-- Begin --
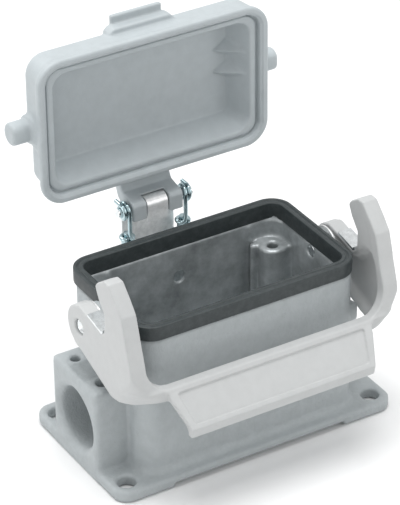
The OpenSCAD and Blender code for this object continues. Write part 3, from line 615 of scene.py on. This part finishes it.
def hollow_out(shell, x, y, h):
    """Two lands step down inside the rim; below them the walls lean inwards."""
    half_x, half_y = COVER_HALF
    for width, depth in LANDS:
        step = round_rect(x, y, half_x - width, half_y - width, COVER_R - width)
        shell = cut(shell, np.maximum(step, h - depth), 0.18)
    outer = round_rect(x, y, half_x - 2.6, half_y - 2.6, COVER_R - 2.6)
    inner = round_rect(x, y, half_x - 3.3, half_y - 3.3, COVER_R - 3.3)
    shell = cut(shell, np.maximum(np.maximum(outer, -inner), h - 2.5), 0.12)
    lean = 0.50 * np.maximum(h - 1.6, 0)
    hollow = round_rect(x, y, half_x - 5.2, half_y - 4.8, 4.6) + lean * 0.894
    hollow = both(hollow, h - (COVER_H - 2.3), 0.4)
    return cut(shell, hollow, 0.45)


def end_ribs(x, y, h):
    """Two ridges on the right end wall, standing out most where they meet the floor."""
    ribs = None
    for middle in (0.4, -6.6):
        ridge = 24.5 + 1.22 * np.maximum(9.1 - h, 0)
        slope = np.where(y < middle, 0.68, 0.55)
        rib = np.maximum((np.abs(y - middle) - slope * (x - ridge)) * 0.8, slab(h, 3.0, 10.5))
        ribs = rib if ribs is None else np.minimum(ribs, rib)
    return np.maximum(ribs, x - 33)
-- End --
What you have to do:
Quote every line of the data, word for word.

Result of this task:
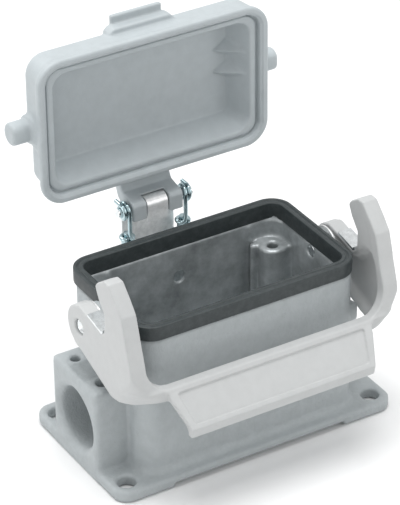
The OpenSCAD and Blender code for this object continues. Write part 3, from line 615 of scene.py on. This part finishes it.
def hollow_out(shell, x, y, h):
    """Two lands step down inside the rim; below them the walls lean inwards."""
    half_x, half_y = COVER_HALF
    for width, depth in LANDS:
        step = round_rect(x, y, half_x - width, half_y - width, COVER_R - width)
        shell = cut(shell, np.maximum(step, h - depth), 0.18)
    outer = round_rect(x, y, half_x - 2.6, half_y - 2.6, COVER_R - 2.6)
    inner = round_rect(x, y, half_x - 3.3, half_y - 3.3, COVER_R - 3.3)
    shell = cut(shell, np.maximum(np.maximum(outer, -inner), h - 2.5), 0.12)
    lean = 0.50 * np.maximum(h - 1.6, 0)
    hollow = round_rect(x, y, half_x - 5.2, half_y - 4.8, 4.6) + lean * 0.894
    hollow = both(hollow, h - (COVER_H - 2.3), 0.4)
    return cut(shell, hollow, 0.45)


def end_ribs(x, y, h):
    """Two ridges on the right end wall, standing out most where they meet the floor."""
    ribs = None
    for middle in (0.4, -6.6):
        ridge = 24.5 + 1.22 * np.maximum(9.1 - h, 0)
        slope = np.where(y < middle, 0.68, 0.55)
        rib = np.maximum((np.abs(y - middle) - slope * (x - ridge)) * 0.8, slab(h, 3.0, 10.5))
        ribs = rib if ribs is None else np.minimum(ribs, rib)
    return np.maximum(ribs, x - 33)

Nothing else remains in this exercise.